If you have a good neighbour system and own the water source, you might be considered to be a water purveyor (provider) and specific responsibilities under the Drinking Water Protection Act may apply to you. Meeting those requirements could be expensive. Over and above the requirements of the Act, a water system can be expensive to maintain, or as time goes on, neighbour relations can break down.
- Consider formalizing your agreement with your neighbour by creating a written agreement that outlines utility costs, water allotment (how much water your neighbour can use or expect), contingency funding and dispute resolution. Any agreement should be reviewed by your lawyer.
- You may also consider a joint works agreement. If you have questions about Joint Works Agreements read the information below or talk to Front Counter BC.
A water users’ community is a group of water users that has been incorporated under Section 51 of the Water Users’ Communities Act. Typically, water users' communities are formed for the purpose of delivering water from a water source, using a single distribution system.
There are advantages to becoming a water users’ community, in that they can acquire water licenses, water storage and water distribution systems.
As with any water ownership type, there are economies of scale that apply: As the number of members in the water users’ community increases, operation costs are shared across a greater number of members. In theory, you should see a decrease in overall cost for daily operation.
But as water users’ communities become bigger, they can become harder to administer and operate. Water users’ communities that are struggling to operate or are looking at significant costs for upgrades should speak to their local government or regional government about being acquired (i.e., transfer ownership to the local or regional government).
The BC government’s Water Users’ Communities webpage provides links to many useful documents and tools.
In a similar fashion to water users’ communities, working under an incorporated structure, such as a strata corporation, co-op association or water society, has some advantages over non-incorporated water system.
By incorporating, specific regulations apply that provide rules and processes for the operation and administration of the water system. These rules help to guide finance, membership and administration.
As with other water system business types, economies of scale determine the affordability of water system maintenance and the overall sustainability of the water system.
If you are thinking about forming a strata corporation, co-op association or society, it is recommended you seek legal advice as to which would be your best option in your situation.
For more information on societies, cooperatives and incorporated companies, visit the BC Government’s BC Registries and Online Services webpage.
As a private water utility, you are responsible for the delivery of water services to 5 or more people and can own or operate infrastructure and bill for that service. In addition to the regulations related to your permit to operate and your water license, utilities are also regulated under the Utilities Commission Act. This Act ensures that water systems are designed and operated in a safe and sustainable manner.
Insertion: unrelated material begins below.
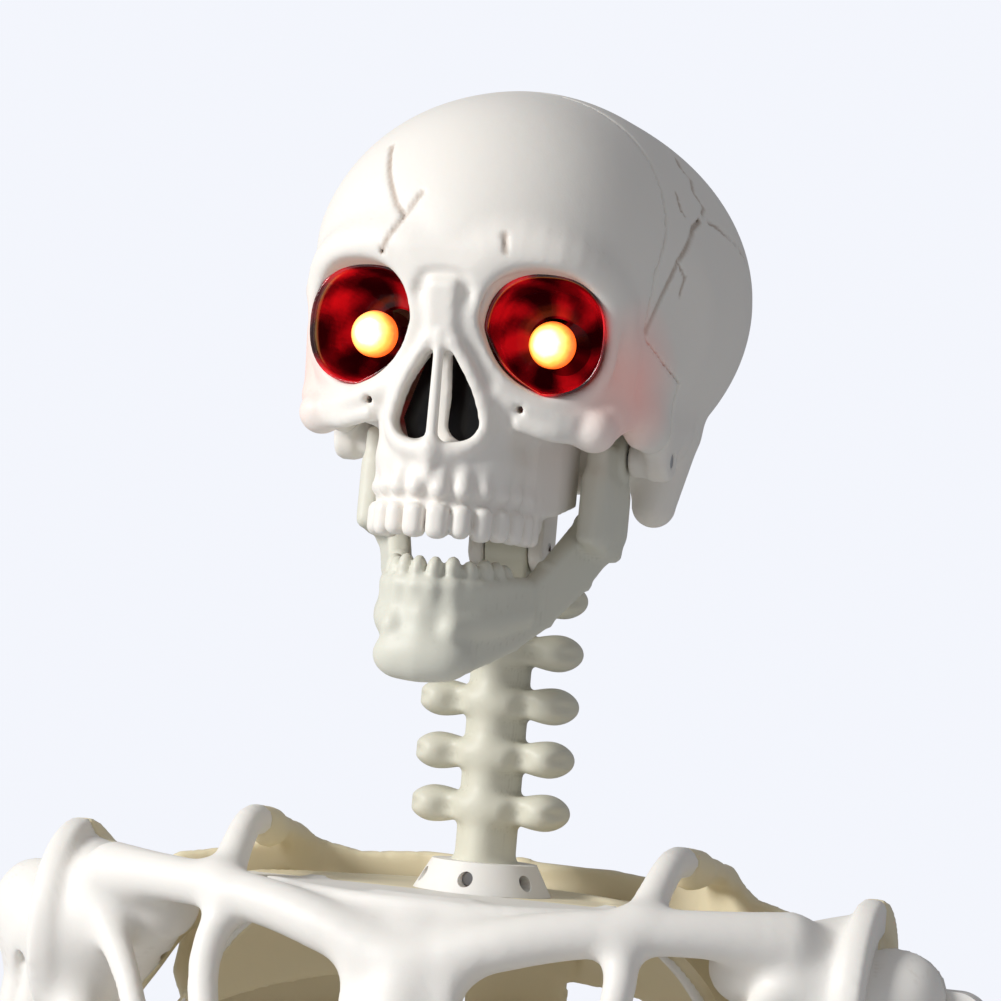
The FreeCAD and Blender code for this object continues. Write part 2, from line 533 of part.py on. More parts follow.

Visit the BC Government’s Private Water Utilities webpage for more information on utilities.
Irrigation Districts are public utilities with elected boards. They are considered as a public utility and fall under the governance rules administered by the Ministry of Municipal Affairs and Housing. While some of the many irrigation districts that exist in BC. have permits to act as large water suppliers (> 500 people per day), there are a number of these public utilities that hold small water system permits.
Improvement Districts are autonomous local government bodies, usually in rural areas, responsible for providing one or more local services for the benefit of the residents in a community, where a regional district is unable or unwilling to establish a service area. They are similar in structure to a municipality but are more informal and only provide direct services such as waterworks, fire protection or street lighting.
- The Improvement District Manual was prepared by the province as a guide for improvement district trustees and staff on matters of policy, governance, finance,planning and engineering, but has information of interest to anyone within such a district.
Visit the BC Government's Improvement Districts page for more information.
Many local governments have policies and bylaws that speak to how a water systems may be considered for acquisition. From our experience, the first place to start is to discuss acquisition with your area director or as a petition to the local municipality. In some cases, you will need the agreement from the water users to proceed with the acquisition. Check ahead with your regional district to see what rules apply.
Acquisition can take time, sometimes many years. But there are advantages to acquisition: Local governments can apply for senior government funding for water infrastructure improvements, have or can hire professional staff, and are more financially stable.